• PROBLEM DESCRIPTION:
Nothing outside the stretch should be returned: give exactly the lines from the line containing "on the ledge" through the line containing "obj.data.transform(world)", including both.
%%
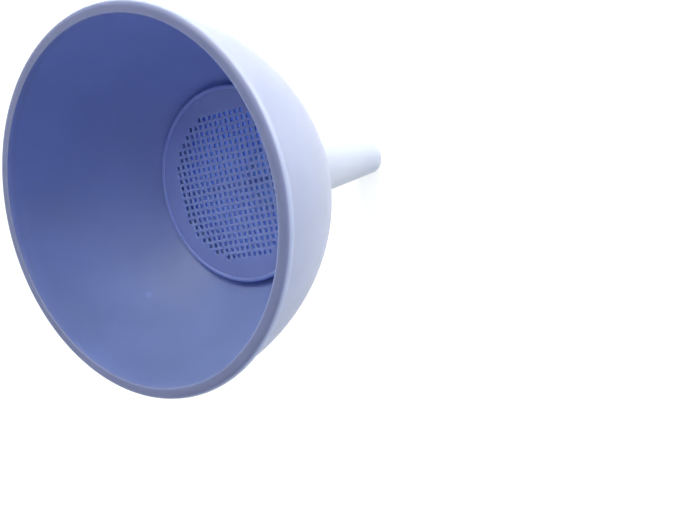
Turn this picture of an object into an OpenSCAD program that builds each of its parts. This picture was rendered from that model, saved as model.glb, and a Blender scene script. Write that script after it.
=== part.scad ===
// Household plastic funnel with a lift-out strainer plate.
// Origin: centre of the circle where the bowl meets the stem. +Z runs up the axis to the mouth.

/* [Bowl] */
// Outside diameter of the rim
rim_d = 150; // [146:1:156]
// Height of the mouth above the place where the bowl meets the stem
bowl_h = 89.4; // [84:0.2:96]
// Outside diameter where the bowl meets the stem
throat_d = 29.8; // [27:0.2:32]
// Thickness of the bowl's wall
bowl_wall = 2.4; // [1.8:0.1:2.6]
// Slope of the outer wall where it leaves the stem, in degrees from level
throat_slope = 29; // [24:1:36]
// How far the wall keeps that slope before it turns upwards
throat_reach = 37; // [34:1:44]
// Slope of the outer wall just under the rim, in degrees from level
rim_slope = 87; // [82:1:88]
// How far down the wall keeps that slope
rim_reach = 36; // [30:1:40]

/* [Lip] */
// Width of the lip from the inside of the mouth to its outermost point
lip_w = 4.8; // [4.6:0.1:6]
// How far the lip stands out from the wall below it
lip_overhang = 2.1; // [1.6:0.1:2.5]
// Rounding of the outer edge of the lip's top
lip_round = 2.4; // [1.2:0.1:2.6]
// Depth of the rounded underside of the lip, below its widest circle
lip_under = 1.2; // [0.8:0.1:2]
// Rounding of the inner edge of the mouth
lip_inner_round = 0.4; // [0.3:0.1:0.8]

/* [Stem] */
// Length of the stem
stem_l = 76.4; // [60:0.1:95]
// Outside diameter of the stem at its tip
tip_d = 15.9; // [14:0.1:18]
// Thickness of the stem's wall
stem_wall = 1.6; // [1.2:0.1:1.8]

/* [Vent rib] */
// Height of the rib at the bend between stem and bowl
rib_h = 2.8; // [1.6:0.1:3.4]
// Thickness of the rib
rib_t = 1.6; // [1.2:0.1:2.2]
// Share of the stem's length that the rib runs down
rib_down = 0.66; // [0.4:0.02:0.8]
// Height up the bowl at which the rib fades out
rib_up = 26; // [18:1:32]

/* [Strainer] */
// Outside diameter of the strainer at its top
strainer_d = 83.8; // [82:0.2:85]
// Height of the strainer's raised edge above the stem
strainer_top = 29.2; // [28.6:0.2:30]
// Thickness of the perforated plate
plate_t = 1.3; // [1.2:0.1:2]
// Thickness of the strainer's skirt
skirt_t = 1.6; // [1.2:0.1:2]
// Width of the strainer's raised edge
edge_w = 1.8; // [1.4:0.1:2.4]
// Height of the raised edge above the plate
edge_h = 0.5; // [0.3:0.1:0.7]
// How far down the outside of the raised edge is rounded
edge_round = 0.9; // [0.5:0.1:1.2]
// Distance between neighbouring holes
hole_pitch = 3; // [2.8:0.1:4]
// Side of a square hole
hole_side = 1.8; // [1.2:0.1:2]
// Radius of the circle that holds the centres of the holes
hole_field_r = 32.5; // [26:0.5:34]

/* [Ledge] */
// Height of the ledge that the strainer rests on
ledge_z = 20; // [19.5:0.25:20.5]
// Radius of the opening inside the ledge
ledge_r = 36; // [35:0.25:36.5]
// Gap between the strainer's foot and the bowl
foot_gap = 0.5; // [0.45:0.05:0.8]

/* [Hidden] */

$fn = 96;
STEPS = 28;
ARC_STEPS = 6;

rim_r = rim_d / 2;
throat_r = throat_d / 2;
tip_r = tip_d / 2;
wall_top_r = rim_r - lip_overhang;
lip_wide_z = bowl_h - lip_round;
wall_top_z = lip_wide_z - lip_under;
mouth_r = rim_r - lip_w;

// Control points of the outer wall, a cubic curve from the throat to the underside of the lip
WALL = [
    [throat_r, 0],
    [throat_r + throat_reach * cos(throat_slope), throat_reach * sin(throat_slope)],
    [wall_top_r - rim_reach * cos(rim_slope), wall_top_z - rim_reach * sin(rim_slope)],
    [wall_top_r, wall_top_z]
];

// A point [radius, height] on the outer wall, for t from 0 at the throat to 1 at the lip
function wall_point(t) =
    pow(1 - t, 3) * WALL[0]
    + 3 * pow(1 - t, 2) * t * WALL[1]
    + 3 * (1 - t) * t * t * WALL[2]
    + pow(t, 3) * WALL[3];

// The direction in which the outer wall runs at t
function wall_run(t) =
    pow(1 - t, 2) * (WALL[1] - WALL[0])
    + 2 * (1 - t) * t * (WALL[2] - WALL[1])
    + t * t * (WALL[3] - WALL[2]);

// The outer wall moved along its own normal: a positive distance is outwards
function wall_offset(t, distance) =
    let (run = wall_run(t) / norm(wall_run(t)))
    wall_point(t) + distance * [run[1], -run[0]];

// The t at which the wall, moved by a distance, reaches a height
function t_at_height(z, distance, low = 0, high = 1, halvings = 24) =
    let (middle = (low + high) / 2)
    halvings == 0 ? middle
    : wall_offset(middle, distance)[1] < z ? t_at_height(z, distance, middle, high, halvings - 1)
    : t_at_height(z, distance, low, middle, halvings - 1);

// Radius of the bowl's inside at a height
function inside_r(z) = wall_offset(t_at_height(z, -bowl_wall), -bowl_wall)[0];

// Points of a quarter or part ellipse about a centre, from one angle to another
function arc(centre, rx, ry, from, to) =
    [for (i = [0:ARC_STEPS])
        let (angle = from + (to - from) * i / ARC_STEPS)
        centre + [rx * cos(angle), ry * sin(angle)]];

OUTER_WALL = [for (i = [0:STEPS]) wall_point(i / STEPS)];

INNER_WALL = [for (i = [STEPS:-1:0]) wall_offset(i / STEPS, -bowl_wall)];

// The lip: rounded underside, rounded outer side, flat top and a small rounding into the mouth
LIP = concat(
    arc([rim_r - lip_overhang, lip_wide_z], lip_overhang, lip_under, -80, 0),
    arc([rim_r - lip_round, lip_wide_z], lip_round, lip_round, 15, 90),
    arc([mouth_r + lip_inner_round, bowl_h - lip_inner_round], lip_inner_round, lip_inner_round, 90, 180)
);

// Half section of the bowl's wall, closed at the level of the throat
module wall_section() {
    polygon(concat(OUTER_WALL, LIP, INNER_WALL, [[throat_r - stem_wall, 0]]));
}

// Half section of the bowl with everything inside its outer wall filled
module filled_section() {
    polygon(concat([[0, 0]], OUTER_WALL, [[0, wall_top_z]]));
}

module funnel_bowl() {
    color([0.45, 0.52, 0.74])
    rotate_extrude() {
        wall_section();
        intersection() {
            filled_section();
            translate([ledge_r, ledge_z - 5])
                square([6, 5]);
        }
    }
}

module funnel_stem() {
    color([0.86, 0.89, 0.97])
    rotate_extrude()
        polygon([
            [throat_r - stem_wall, 0],
            [throat_r, 0],
            [tip_r, -stem_l],
            [tip_r - stem_wall, -stem_l]
        ]);
}

// Bend of the rib's crest, where its runs along the stem and along the bowl meet
rib_low_z = -rib_down * stem_l;
rib_low_r = throat_r + (tip_r - throat_r) * rib_down;
rib_bend = [throat_r + rib_h, rib_h * (sin(throat_slope) - 1) / cos(throat_slope)];
rib_end_t = t_at_height(rib_up, 0);

// Crest of the rib up the bowl, from the bend to where it fades into the wall
RIB_CREST = [for (i = [3:STEPS / 2])
    let (share = i / (STEPS / 2))
    wall_offset(rib_end_t * share, rib_h * (1 - share))];

// A fin that holds the funnel off a bottle's mouth so that air gets out, on the +Y side
module vent_rib() {
    color([0.45, 0.52, 0.74])
    rotate([0, 0, 90])
    difference() {
        translate([0, rib_t / 2, 0])
            rotate([90, 0, 0])
                linear_extrude(rib_t)
                    polygon(concat(
                        [[tip_r, rib_low_z], [rib_low_r, rib_low_z], rib_bend],
                        RIB_CREST,
                        [[tip_r, rib_up]]
                    ));
        rotate_extrude()
            polygon(concat([[0, -stem_l], [tip_r, -stem_l]], OUTER_WALL, [[0, wall_top_z]]));
    }
}

strainer_r = strainer_d / 2;
plate_top = strainer_top - edge_h;
plate_z = plate_top - plate_t;
foot_r = inside_r(ledge_z) - foot_gap;
rows = floor(hole_field_r / hole_pitch);

// The square holes of the strainer, one prism for each
module strainer_holes() {
    for (column = [-rows:rows])
        for (row = [-rows:rows])
            if (norm([column, row]) * hole_pitch <= hole_field_r)
                translate([column * hole_pitch, row * hole_pitch, plate_z + plate_t / 2])
                    cube([hole_side, hole_side, plate_t * 2], center = true);
}

// The flat perforated plate, with a rounded raised edge
module strainer_plate() {
    color([0.42, 0.49, 0.76])
    difference() {
        rotate_extrude()
            polygon(concat(
                [[0, plate_z], [0, plate_top]],
                arc([strainer_r - edge_w / 2, plate_top], edge_w / 2, edge_h, 180, 90),
                arc([strainer_r - edge_w / 2, strainer_top - edge_round], edge_w / 2, edge_round, 75, 0),
                [[strainer_r, plate_z]]
            ));
        strainer_holes();
    }
}

// The sloping skirt that carries the plate and stands on the ledge
module strainer_skirt() {
    color([0.42, 0.49, 0.76])
    rotate_extrude()
        polygon([
            [foot_r, ledge_z],
            [strainer_r, plate_z],
            [strainer_r - skirt_t, plate_z],
            [foot_r - skirt_t, ledge_z]
        ]);
}

funnel_bowl();
funnel_stem();
vent_rib();
strainer_plate();
strainer_skirt();
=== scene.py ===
"""Looks of the strainer funnel: one blue plastic moulding and the strainer that drops into it."""

import math

import bmesh
import bpy
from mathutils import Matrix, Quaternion, Vector

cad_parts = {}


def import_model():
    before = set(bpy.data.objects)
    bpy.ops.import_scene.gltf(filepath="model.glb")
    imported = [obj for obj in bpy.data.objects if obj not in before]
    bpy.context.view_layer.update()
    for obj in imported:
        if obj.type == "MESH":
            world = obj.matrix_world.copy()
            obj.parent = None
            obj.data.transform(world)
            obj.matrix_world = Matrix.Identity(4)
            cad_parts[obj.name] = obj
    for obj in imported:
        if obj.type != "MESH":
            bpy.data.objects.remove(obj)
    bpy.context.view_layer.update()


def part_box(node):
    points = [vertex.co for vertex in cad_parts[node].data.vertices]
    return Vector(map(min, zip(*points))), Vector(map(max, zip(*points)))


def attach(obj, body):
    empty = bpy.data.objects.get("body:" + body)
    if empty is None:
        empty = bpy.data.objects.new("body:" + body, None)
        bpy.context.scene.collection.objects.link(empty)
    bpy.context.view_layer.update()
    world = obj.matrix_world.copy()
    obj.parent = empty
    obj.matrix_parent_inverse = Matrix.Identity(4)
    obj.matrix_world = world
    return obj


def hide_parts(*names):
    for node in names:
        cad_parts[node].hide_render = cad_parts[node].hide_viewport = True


MM = 0.001

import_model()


# ---------------------------------------------------------------- sizes, from the frame

def high(node):
    """The highest corner of a CAD node's box."""
    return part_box(node)[1]


def low(node):
    """The lowest corner of a CAD node's box."""
    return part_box(node)[0]


RIM_R = high("funnel_bowl").x
MOUTH_Z = high("funnel_bowl").z
THROAT_R = high("funnel_stem").x
TIP_Z = low("funnel_stem").z
PLATE_R = high("strainer_plate").x
EDGE_Z = high("strainer_plate").z
PLATE_BOTTOM = low("strainer_plate").z
FOOT_Z = low("strainer_skirt").z
RIB_LOW_Z = low("vent_rib").z
RIB_UP_Z = high("vent_rib").z
RIB_T = high("vent_rib").x - low("vent_rib").x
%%
• FULL RESPONSE:
// The sloping skirt that carries the plate and stands on the ledge
module strainer_skirt() {
    color([0.42, 0.49, 0.76])
    rotate_extrude()
        polygon([
            [foot_r, ledge_z],
            [strainer_r, plate_z],
            [strainer_r - skirt_t, plate_z],
            [foot_r - skirt_t, ledge_z]
        ]);
}

funnel_bowl();
funnel_stem();
vent_rib();
strainer_plate();
strainer_skirt();
=== scene.py ===
"""Looks of the strainer funnel: one blue plastic moulding and the strainer that drops into it."""

import math

import bmesh
import bpy
from mathutils import Matrix, Quaternion, Vector

cad_parts = {}


def import_model():
    before = set(bpy.data.objects)
    bpy.ops.import_scene.gltf(filepath="model.glb")
    imported = [obj for obj in bpy.data.objects if obj not in before]
    bpy.context.view_layer.update()
    for obj in imported:
        if obj.type == "MESH":
            world = obj.matrix_world.copy()
            obj.parent = None
            obj.data.transform(world)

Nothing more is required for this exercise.